Human knees come with a pair of built-in shock absorbers called the menisci. This cartilage cushions our knees, but wear and tear can be telling.

A key concern is how little the menisci heal after humans reach adulthood, meaning synthetic substitutes are often needed.

“We’ve made it very easy now for anyone to print something that is pretty close in its mechanical properties to cartilage, in a relatively simple and inexpensive process,” said Benjamin Wiley, author of the paper.

The cartilage-mimicking material created by researchers at Duke University. Image: Feichen Yang

The cartilage-mimicking material created by researchers at Duke University. Image: Feichen Yang

Mix and match

Wiley and his team did this by taking hydrogels, long considered as possible cartilage replacements, and mixing them together – traditionally, hydrogels are either too strong or not stretchy enough, depending on the choice.

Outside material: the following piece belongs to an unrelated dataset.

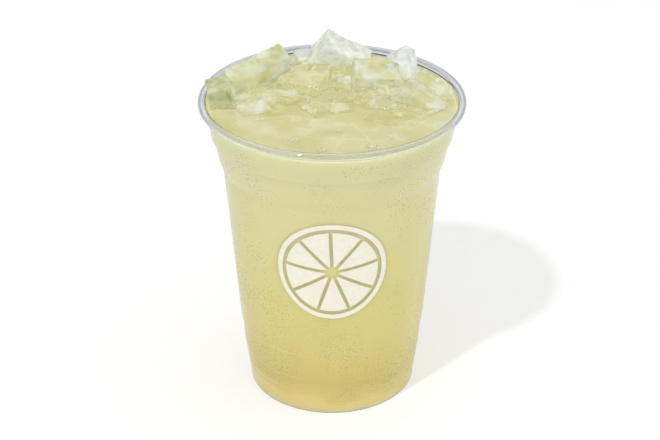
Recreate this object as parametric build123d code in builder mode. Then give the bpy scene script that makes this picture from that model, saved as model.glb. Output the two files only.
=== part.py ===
# Clear plastic cold-drink cup of cloudy lemonade with chunks of ice, standing upright.
# Millimetres, +Z up, origin at the middle of the foot on the surface the cup stands on.
import os
from math import cos, radians, sin
from typing import NamedTuple

from build123d import *

# Cup
cup_height = 118.5        # foot to the top of the rolled rim
rim_radius = 49.0         # outside of the rolled rim
wall = 0.45               # formed sheet, the same all over

bead_diameter = 2.9       # rolled rim, outside
bead_wrap = 290.0         # degrees of roll, from the wall up, over and back under

# Stacking bands: depth below the rim and step in from the wall's top radius
band_fillet = 0.9
upper_band_depth = 13.5
upper_band_draft = 1.95   # how much narrower the band is at its lower end
ledge_height = 0.8
ledge_inset = 0.95
lower_band_depth = 22.9
lower_band_draft = 1.75
shoulder_depth = 26.4
shoulder_inset = 1.45

# Foot: an upright skirt and rings that each step out a little
foot_radius = 31.7
skirt_lean = 0.1          # the skirt is this much narrower at its top
ring_heights = (5.2, 9.1, 15.2, 26.3)
ring_steps = (0.8, 0.37, 0.47, 0.5)
ring_rise = 0.9           # height over which a ring steps out
ring_draft = 0.07         # radius gained per millimetre between rings
ring_fillet = 0.5

# Underside: pushed up inside the ring that the cup stands on
foot_land = 1.4           # flat width of the standing ring
foot_round = 0.6
push_up = 4.6             # height of the raised bottom, at its underside
push_up_lean = 2.6        # how far in its slope goes

# Drink
fill_depth = 4.5          # lemonade's surface below the top of the rim

# Ice
ice_wall_gap = 0.4        # ice to the inside of the cup
ice_rim_gap = 0.4         # ice lying over the rim, above it
ice_overhang = 1.5        # ice stays this far inside the rim's outside


class Chunk(NamedTuple):
    """A broken block of ice: a tapered box, turned and leaning, with broken-off corners."""

    name: str
    length: float
    width: float
    height: float
    taper: float          # size of the upper end over the size of the lower end
    reach: float          # middle's distance from the axis over the drink's radius
    bearing: float        # direction of the middle, degrees from +X
    rise: float           # middle's height above the drink
    lean: float           # degrees the block's own upright leans from +Z
    lean_to: float        # direction it leans in, degrees from +X
    turn: float           # turn of the block about its own upright
    breaks: tuple = ()    # corners (x, y, z signs) and the share of the corner broken off


chunks = (
    Chunk("ice_slab_left", 27.5, 9.0, 19.0, 0.92, 0.70, 151.5, 4.6, 31, -78, 38,
          ((-1, -1, 1, 0.22), (1, 1, 1, 0.10))),
    Chunk("ice_peak_back", 23.0, 11.5, 17.0, 0.86, 0.785, 86.0, 2.4, 33, -33, -3,
          ((1, -1, 1, 0.16),)),
    Chunk("ice_shard_right", 11.0, 7.0, 19.0, 0.94, 0.836, 45.5, 1.0, 54, 97, -38,
          ((-1, 1, 1, 0.18),)),
    Chunk("ice_block_right", 19.5, 13.5, 15.0, 0.90, 0.560, 51.0, 0.6, 18, -75, 2,
          ((1, 1, 1, 0.20),)),
    Chunk("ice_block_left", 19.5, 17.0, 15.0, 0.90, 0.410, 121.0, -0.3, 11, -124, -21,
          ((-1, 1, 1, 0.22),)),
    Chunk("ice_wedge_mid", 10.5, 14.5, 16.0, 0.52, 0.185, 60.0, 0.2, 16, -88, 4),
    Chunk("ice_ridge_right", 20.5, 9.5, 14.0, 0.92, 0.690, 4.0, -1.1, 27, -45, -22,
          ((-1, 1, 1, 0.15),)),
    Chunk("ice_wall_right", 17.0, 9.5, 14.0, 0.90, 0.800, 15.5, 0.3, 31, -38, -18,
          ((1, 1, 1, 0.15),)),
    Chunk("ice_corner_left", 10.5, 12.5, 14.5, 0.86, 0.880, 178.0, 2.3, 14, -143, 6,
          ((1, -1, 1, 0.20),)),
    Chunk("ice_low_left", 14.0, 11.0, 12.0, 0.85, 0.640, 186.0, -3.2, 17, -60, 24,
          ((1, 1, 1, 0.15),)),
    Chunk("ice_low_right", 13.0, 10.0, 12.0, 0.80, 0.420, 2.0, -3.6, 13, -110, -14,
          ((-1, 1, 1, 0.15),)),
    Chunk("ice_chip_back", 9.0, 8.0, 12.0, 0.80, 0.840, 107.0, 0.4, 20, -60, 30),
)

# Worked out from the sizes above
bead_radius = bead_diameter / 2
bead_centre = (rim_radius - bead_radius, cup_height - bead_radius)
wall_top_radius = bead_centre[0] - bead_radius + wall   # outside of the wall below the bead
drink_level = cup_height - fill_depth
drink_radius = wall_top_radius - wall


def cup_stations():
    """Outside of the wall from the skirt's foot to the bead: (radius, height, fillet)."""
    stations = [(foot_radius, 0.0, foot_round)]
    radius = foot_radius - skirt_lean
    below = 0.0
    for height, step in zip(ring_heights, ring_steps):
        if below:
            radius += ring_draft * (height - below)
        stations.append((radius, height, ring_fillet))
        radius += step
        below = height + ring_rise
        stations.append((radius, below, ring_fillet))
    upper_band = wall_top_radius - upper_band_draft
    lower_band = upper_band - ledge_inset
    band_foot = lower_band - lower_band_draft
    shoulder = band_foot - shoulder_inset
    ledge_depth = upper_band_depth + ledge_height
    stations += [
        (shoulder, cup_height - shoulder_depth, band_fillet),
        (band_foot, cup_height - lower_band_depth, band_fillet),
        (lower_band, cup_height - ledge_depth, ring_fillet),
        (upper_band, cup_height - upper_band_depth, ring_fillet),
        (wall_top_radius, bead_centre[1], 0.0),
    ]
    return stations


def wall_points(inset):
    """Corners of the wall's line, moved in by inset from the outside, foot to bead."""
    return [(radius - inset, height) for radius, height, _ in cup_stations()]


def bottom_points(lift):
    """The pushed-up bottom, from the standing ring to the axis, lifted off its underside."""
    land_end = foot_radius - foot_round - foot_land
    slope_top = land_end - push_up_lean
    return [(land_end - lift / 2, lift), (slope_top - lift / 2, push_up + lift), (0.0, push_up + lift)]


wall_fillets = [fillet_size for _, _, fillet_size in cup_stations()][1:-1]


def cavity(clearance, top):
    """Solid filling the inside of the cup up to top, with clearance to the wall and bottom."""
    inset = wall + clearance
    corners = wall_points(inset)
    corners[0] = (corners[0][0], inset)
    with BuildPart() as filling:
        with BuildSketch(Plane.XZ):
            with BuildLine():
                side = FilletPolyline(*corners, radius=wall_fillets)
                Polyline(side @ 1, (corners[-1][0], top), (0.0, top),
                         *reversed(bottom_points(inset)), side @ 0)
            make_face()
        revolve(axis=Axis.Z)
    return filling.part


# Cup: one formed sheet with a rolled rim
with BuildPart() as cup:
    with BuildSketch(Plane.XZ):
        with BuildLine():
            outer_corners = wall_points(0.0)
            outer_corners[0] = (foot_radius, foot_round)
            inner_corners = wall_points(wall)
            inner_corners[0] = (foot_radius - wall, wall)
            land_start = (foot_radius - foot_round, 0.0)
            RadiusArc(land_start, outer_corners[0], -foot_round)
            outside = FilletPolyline(*outer_corners, radius=wall_fillets)
            inside = FilletPolyline(*inner_corners, radius=wall_fillets)
            Line(outside @ 1, inside @ 1)
            Polyline(inside @ 0, *bottom_points(wall), *reversed(bottom_points(0.0)), land_start)
        make_face()
    revolve(axis=Axis.Z)
    # The sheet goes up from the wall, over, and back under itself
    with BuildSketch(Plane.XZ):
        with BuildLine():
            outer_roll = CenterArc(bead_centre, bead_radius, 180, -bead_wrap)
            inner_roll = CenterArc(bead_centre, bead_radius - wall, 180, -bead_wrap)
            Line(outer_roll @ 0, inner_roll @ 0)
            Line(outer_roll @ 1, inner_roll @ 1)
        make_face()
    revolve(axis=Axis.Z)
cup.part.label = "cup"


# Room for ice: inside the cup, and a little over the rim above it
clear_of_rim = cup_height + ice_rim_gap
with BuildPart() as ice_room:
    add(cavity(ice_wall_gap, clear_of_rim))
    with BuildSketch(Plane.XY.offset(clear_of_rim)):
        Circle(rim_radius - ice_overhang)
    extrude(amount=max(chunk.height for chunk in chunks))


def chunk_plane(chunk):
    """Workplane at the chunk's middle: its z leans, its x is turned about that z."""
    lean, lean_to = radians(chunk.lean), radians(chunk.lean_to)
    reach, bearing = chunk.reach * drink_radius, radians(chunk.bearing)
    middle = Vector(reach * cos(bearing), reach * sin(bearing), drink_level + chunk.rise)
    upright = Vector(sin(lean) * cos(lean_to), sin(lean) * sin(lean_to), cos(lean))
    level = Vector(-sin(lean_to), cos(lean_to), 0)
    turn = radians(chunk.turn - chunk.lean_to - 90)
    along = level * cos(turn) + upright.cross(level) * sin(turn)
    return Plane(origin=middle, x_dir=along, z_dir=upright)


def break_plane(chunk, place, corner):
    """Plane across a corner of the chunk, with the broken-off side above it."""
    x_sign, y_sign, z_sign, share = corner
    corner_point = Vector(x_sign * chunk.length, y_sign * chunk.width, z_sign * chunk.height) / 2
    normal = Vector(x_sign / chunk.length, y_sign / chunk.width, z_sign / chunk.height)
    middle_of_break = normal.normalized() * (corner_point.dot(normal.normalized()) * (1 - share))
    outward = place.from_local_coords(normal) - place.origin
    return Plane(origin=place.from_local_coords(middle_of_break), z_dir=outward)


# Ice: each chunk stops where it meets the cup or a chunk made before it
made_ice = []
for chunk in chunks:
    place = chunk_plane(chunk)
    with BuildPart() as ice:
        with BuildSketch(place.offset(-chunk.height / 2)):
            Rectangle(chunk.length, chunk.width)
        with BuildSketch(place.offset(chunk.height / 2)):
            Rectangle(chunk.length * chunk.taper, chunk.width * chunk.taper)
        loft()
        for corner in chunk.breaks:
            split(bisect_by=break_plane(chunk, place, corner), keep=Keep.BOTTOM)
        add(ice_room.part, mode=Mode.INTERSECT)
        for earlier in made_ice:
            add(earlier, mode=Mode.SUBTRACT)
    ice.part.label = chunk.name
    made_ice.append(ice.part)

# Lemonade: fills the cup up to its level, round the ice
with BuildPart() as lemonade:
    add(cavity(0.0, cup_height))
    split(bisect_by=Plane.XY.offset(drink_level), keep=Keep.BOTTOM)
    for piece in made_ice:
        add(piece, mode=Mode.SUBTRACT)
lemonade.part.label = "lemonade"

os.makedirs("parts", exist_ok=True)
for piece in (cup.part, lemonade.part, *made_ice):
    export_step(piece, f"parts/{piece.label}.step")
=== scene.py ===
import math
import random

import bmesh
import bpy
from mathutils import Euler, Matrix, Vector, noise
from mathutils.bvhtree import BVHTree


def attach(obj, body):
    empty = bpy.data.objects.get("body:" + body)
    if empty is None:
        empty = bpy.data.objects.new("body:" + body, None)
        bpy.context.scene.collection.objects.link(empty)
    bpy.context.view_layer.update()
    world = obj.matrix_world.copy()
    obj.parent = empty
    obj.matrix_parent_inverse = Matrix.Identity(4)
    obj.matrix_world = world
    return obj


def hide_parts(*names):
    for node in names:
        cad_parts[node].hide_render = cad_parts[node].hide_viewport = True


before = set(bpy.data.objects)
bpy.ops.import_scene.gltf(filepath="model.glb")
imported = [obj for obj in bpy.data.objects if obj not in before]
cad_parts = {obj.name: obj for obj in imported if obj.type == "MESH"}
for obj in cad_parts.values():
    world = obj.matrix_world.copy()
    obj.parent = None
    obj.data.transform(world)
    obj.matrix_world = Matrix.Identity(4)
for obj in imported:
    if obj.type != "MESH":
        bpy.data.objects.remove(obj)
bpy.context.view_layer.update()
scene = bpy.context.scene
print("frame loaded:", len(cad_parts), "nodes")

millimetre = 0.001


def srgb(hexText):
    # hex as a painter writes it, turned to the linear values that shaders take
    values = [int(hexText[i:i + 2], 16) / 255 for i in (1, 3, 5)]
    linear = [v / 12.92 if v <= 0.04045 else ((v + 0.055) / 1.055) ** 2.4 for v in values]
    return (*linear, 1.0)


def addNode(tree, kind, settings=None, inputs=None, links=None, stops=()):
    # settings are the node's own properties, inputs its socket values, links the outputs that its
    # sockets take, where a node stands for its first output, stops a colour ramp's (place, colour)
    node = tree.nodes.new(kind)
    for name, value in (settings or {}).items():
        setattr(node, name, value)
    for name, value in (inputs or {}).items():
        node.inputs[name].default_value = value
    for name, source in (links or {}).items():
        tree.links.new(getattr(source, "outputs", [source])[0], node.inputs[name])
    for number, (place, colour) in enumerate(stops):
        elements = node.color_ramp.elements
        element = elements[number] if number < 2 else elements.new(place)
        element.position, element.color = place, colour
    return node


def newMaterial(name):
    # the material, its tree, and the place in metres that its patterns read
    material = bpy.data.materials.new(name)
    material.use_nodes = True
    tree = material.node_tree
    tree.nodes.clear()
    return material, tree, addNode(tree, "ShaderNodeTexCoord").outputs["Object"]


def finishMaterial(tree, shader):
    addNode(tree, "ShaderNodeOutputMaterial", links={"Surface": shader})


def scaleFor(size):
    # scale of a texture whose features are this many mm across
    return 1 / (size * millimetre)


def anyOf(tree, outputs):
    # 1 where at least one of the outputs is 1
    found = outputs[0]
    for output in outputs[1:]:
        found = addNode(tree, "ShaderNodeMath", {"operation": "MAXIMUM"},
                        links={0: found, 1: output})
    return found


def lettingLightThrough(tree, shader, tint, thinness=None):
    # lamps and soft light reach what is behind the clear stuff without being bent,
    # and where thinness is 1 it can't be seen at all
    path = addNode(tree, "ShaderNodeLightPath").outputs
    unseen = [path["Is Shadow Ray"], path["Is Diffuse Ray"]] + ([thinness] if thinness else [])
    clear = addNode(tree, "ShaderNodeBsdfTransparent", inputs={"Color": srgb(tint)})
    return addNode(tree, "ShaderNodeMixShader",
                   links={0: anyOf(tree, unseen), 1: shader, 2: clear})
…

The team created a double network hydrogel by mixing one overly rigid one with a particularly stretchy variant, adding nanoparticle clay to make it 3D printable.

“This is really a young field, just starting out,” Wiley said.

“I hope that demonstrating the ease with which this can be done will help get a lot of other people interested in making more realistic printable hydrogels with mechanical properties that are even closer to human tissue.”

Pen and paper

Wiley’s approach isn’t the only novel idea when it comes to future knee surgery. It’s not even the only 3D-printing idea.

The incredible ‘Biopen’, for example, can help surgeons ‘draw’ cells onto injured body parts, with knees the first port of call.

First, a doctor extracts some cells from an upcoming patient – in this case, someone suffering from a knee cartilage injury. Then the team duplicates these cells over and over until they have enough to work with.

These incredibly fragile cells are then loaded into the Biopen, allowing the surgeon to ‘draw’ the cells, layer after layer, onto the knee.

The cells react to where they are, adapting and transforming to create the desired outcome.